Holiday: Why Wyatt, I said poker's an honest profession, not gambling.

That exchange, I think, is at the heart of Des Wilson's solid and entertaining Ghosts at the Table (Da Capo Press), a history of "who made poker what it is today." 

Here's what most of us know (or think we know) poker is today: something that's almost always on ESPN2 when we're channel surfing. And we see these players who, if we can see their faces, look pretty intent on what's at hand. That's usually because of what's in their hand, and what's at stake. And to most of us, I'm betting, it's hard to watch, which is to say it's far from the ideal spectator sport.

But read Wilson's book and you may see poker differently and be less inclined so quickly to surf away.

In enough detail to keep us reading - too much on this particular subject would be lethal, because what's important here are the characters who made the game - Wilson opens up for us a world that's as chaotic as it is compelling.
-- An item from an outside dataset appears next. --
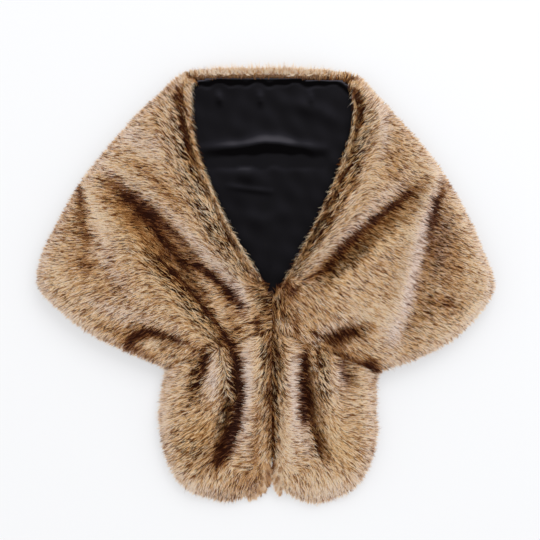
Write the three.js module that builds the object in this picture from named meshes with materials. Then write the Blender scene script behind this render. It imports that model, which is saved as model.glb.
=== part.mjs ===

Starting with the evolution of the game in the wild west - Deadwood, notably, where Wild Bill Hickok was killed over cards - Wilson introduces us to the key personalities who have made the game what it is today: that game, specifically, would be Texas hold 'em, the game you see every time you land on the Deuce and some low-hatted, sun glassed player is pushing his chips "all in."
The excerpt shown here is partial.